▶ _What the task requires_: Reproduce verbatim the lines up to and including the one with "0x5f7f35, roughness: 0.6", starting from the first.

*** Available data ***

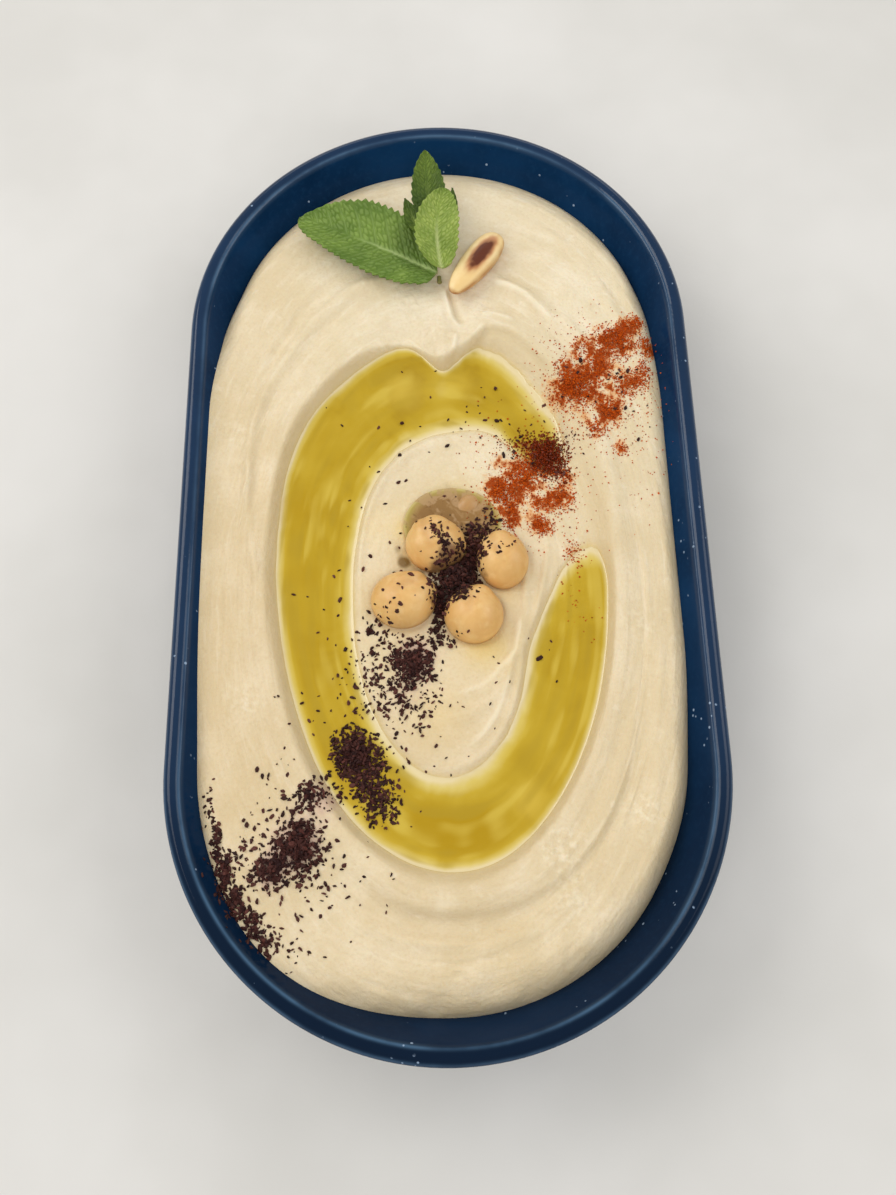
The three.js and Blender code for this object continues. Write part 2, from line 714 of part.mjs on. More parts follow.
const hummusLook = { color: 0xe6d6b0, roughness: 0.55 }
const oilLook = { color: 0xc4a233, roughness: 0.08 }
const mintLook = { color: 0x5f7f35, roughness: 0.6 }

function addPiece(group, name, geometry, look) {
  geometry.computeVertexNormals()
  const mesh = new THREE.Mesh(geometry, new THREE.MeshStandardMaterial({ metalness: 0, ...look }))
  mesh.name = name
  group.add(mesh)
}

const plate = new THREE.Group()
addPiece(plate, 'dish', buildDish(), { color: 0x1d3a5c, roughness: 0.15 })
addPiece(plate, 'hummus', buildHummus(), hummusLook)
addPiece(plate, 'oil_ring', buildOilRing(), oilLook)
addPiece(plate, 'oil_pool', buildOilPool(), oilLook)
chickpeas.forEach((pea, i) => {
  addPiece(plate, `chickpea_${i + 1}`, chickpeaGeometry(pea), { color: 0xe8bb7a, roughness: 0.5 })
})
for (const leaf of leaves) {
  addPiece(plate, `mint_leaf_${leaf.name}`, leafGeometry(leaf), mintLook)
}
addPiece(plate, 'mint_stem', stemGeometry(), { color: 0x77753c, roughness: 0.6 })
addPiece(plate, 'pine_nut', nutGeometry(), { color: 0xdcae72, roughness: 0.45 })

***

▶ _Solution for this problem_:
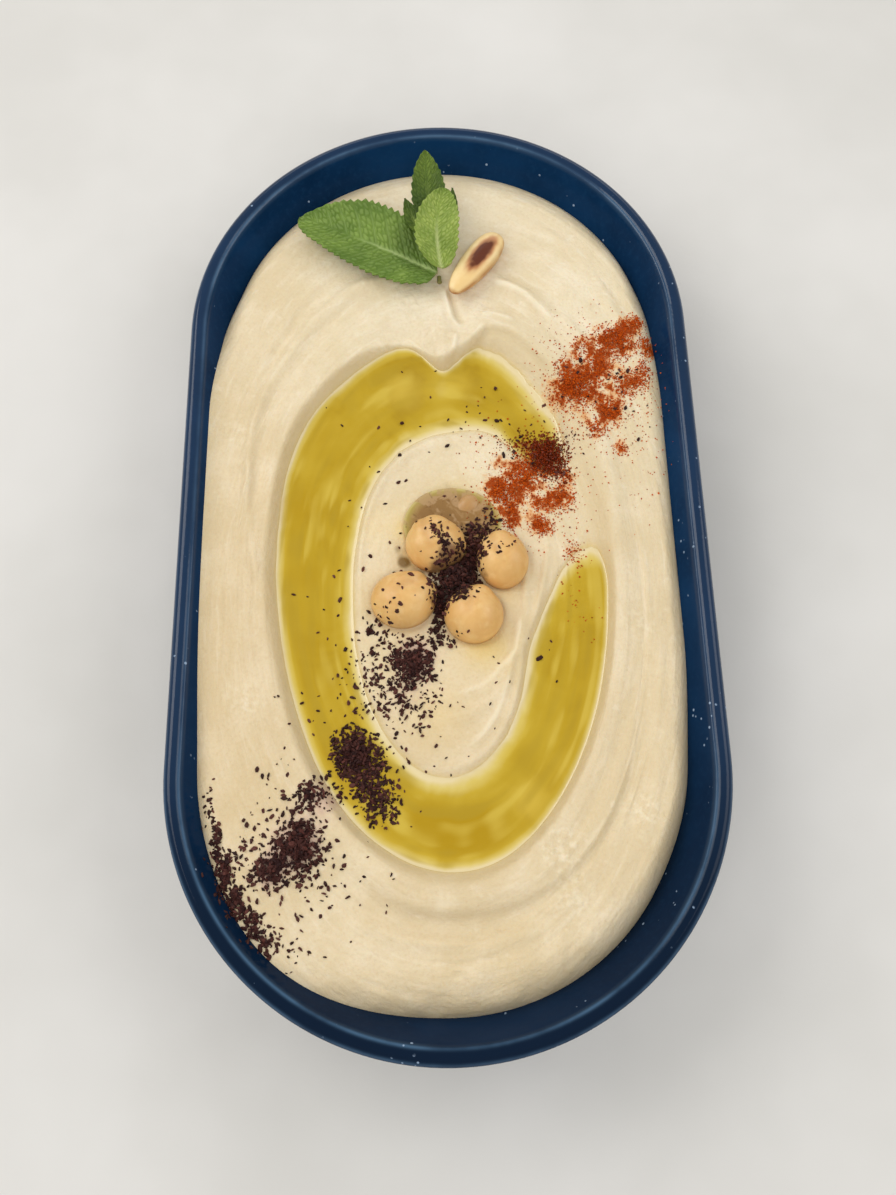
The three.js and Blender code for this object continues. Write part 2, from line 714 of part.mjs on. More parts follow.
const hummusLook = { color: 0xe6d6b0, roughness: 0.55 }
const oilLook = { color: 0xc4a233, roughness: 0.08 }
const mintLook = { color: 0x5f7f35, roughness: 0.6 }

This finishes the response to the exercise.